> Stated problem: Report every line in the listing that contains the string "bodies".
################
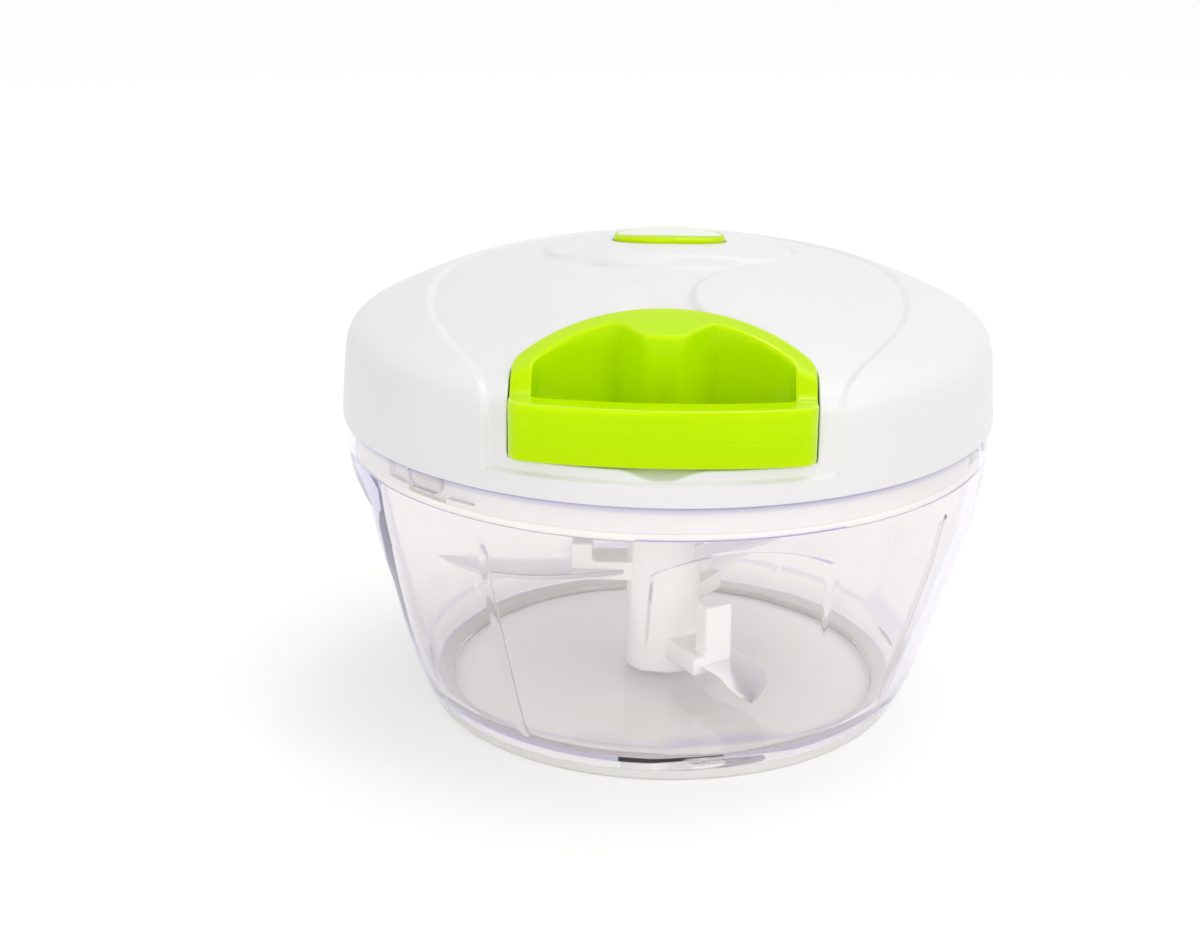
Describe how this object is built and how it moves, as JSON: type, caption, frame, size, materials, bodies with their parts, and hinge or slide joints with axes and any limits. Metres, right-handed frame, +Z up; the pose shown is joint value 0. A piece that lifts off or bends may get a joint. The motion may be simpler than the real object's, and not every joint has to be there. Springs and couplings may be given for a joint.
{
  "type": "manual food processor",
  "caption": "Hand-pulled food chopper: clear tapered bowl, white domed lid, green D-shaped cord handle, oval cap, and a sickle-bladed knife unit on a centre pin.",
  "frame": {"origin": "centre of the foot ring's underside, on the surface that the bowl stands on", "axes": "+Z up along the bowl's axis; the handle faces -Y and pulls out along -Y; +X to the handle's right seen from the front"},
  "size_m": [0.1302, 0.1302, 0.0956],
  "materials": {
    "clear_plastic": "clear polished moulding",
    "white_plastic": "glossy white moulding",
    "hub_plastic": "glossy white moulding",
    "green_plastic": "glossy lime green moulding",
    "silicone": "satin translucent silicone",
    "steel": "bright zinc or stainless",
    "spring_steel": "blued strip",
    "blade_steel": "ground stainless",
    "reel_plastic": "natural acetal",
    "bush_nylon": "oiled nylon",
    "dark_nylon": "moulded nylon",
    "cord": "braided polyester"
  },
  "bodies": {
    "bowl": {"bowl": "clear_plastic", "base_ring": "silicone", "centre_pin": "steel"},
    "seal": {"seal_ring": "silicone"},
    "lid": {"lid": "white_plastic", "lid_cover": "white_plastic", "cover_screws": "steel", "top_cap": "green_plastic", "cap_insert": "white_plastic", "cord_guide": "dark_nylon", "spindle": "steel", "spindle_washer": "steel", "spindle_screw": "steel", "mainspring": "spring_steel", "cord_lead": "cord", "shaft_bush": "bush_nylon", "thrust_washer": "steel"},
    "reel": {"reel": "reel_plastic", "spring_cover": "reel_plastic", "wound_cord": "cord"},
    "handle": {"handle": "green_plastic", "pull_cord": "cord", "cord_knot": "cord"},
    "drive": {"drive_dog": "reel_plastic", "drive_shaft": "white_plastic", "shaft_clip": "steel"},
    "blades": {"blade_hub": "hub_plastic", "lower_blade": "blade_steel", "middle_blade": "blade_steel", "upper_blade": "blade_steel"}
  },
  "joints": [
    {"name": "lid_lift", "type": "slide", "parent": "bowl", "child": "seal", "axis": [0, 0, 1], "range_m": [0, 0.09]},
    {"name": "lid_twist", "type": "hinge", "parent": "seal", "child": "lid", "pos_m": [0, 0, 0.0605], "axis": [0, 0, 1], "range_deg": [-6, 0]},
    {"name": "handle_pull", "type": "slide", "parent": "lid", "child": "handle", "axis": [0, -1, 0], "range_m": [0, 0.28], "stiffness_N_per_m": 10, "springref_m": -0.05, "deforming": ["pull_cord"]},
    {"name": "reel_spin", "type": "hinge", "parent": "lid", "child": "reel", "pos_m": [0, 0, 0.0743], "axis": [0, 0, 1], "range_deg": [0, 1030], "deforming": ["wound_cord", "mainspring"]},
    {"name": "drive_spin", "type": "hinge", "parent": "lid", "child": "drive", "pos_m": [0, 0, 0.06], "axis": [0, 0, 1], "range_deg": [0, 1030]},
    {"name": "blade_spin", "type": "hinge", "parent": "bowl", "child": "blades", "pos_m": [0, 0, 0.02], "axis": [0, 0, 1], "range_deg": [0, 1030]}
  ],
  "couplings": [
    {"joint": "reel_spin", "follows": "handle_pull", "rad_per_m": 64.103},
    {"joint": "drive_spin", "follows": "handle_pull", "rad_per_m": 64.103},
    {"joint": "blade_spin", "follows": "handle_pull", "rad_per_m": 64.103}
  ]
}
################
> Exercise solution:
Describe how this object is built and how it moves, as JSON: type, caption, frame, size, materials, bodies with their parts, and hinge or slide joints with axes and any limits. Metres, right-handed frame, +Z up; the pose shown is joint value 0. A piece that lifts off or bends may get a joint. The motion may be simpler than the real object's, and not every joint has to be there. Springs and couplings may be given for a joint.
  "bodies": {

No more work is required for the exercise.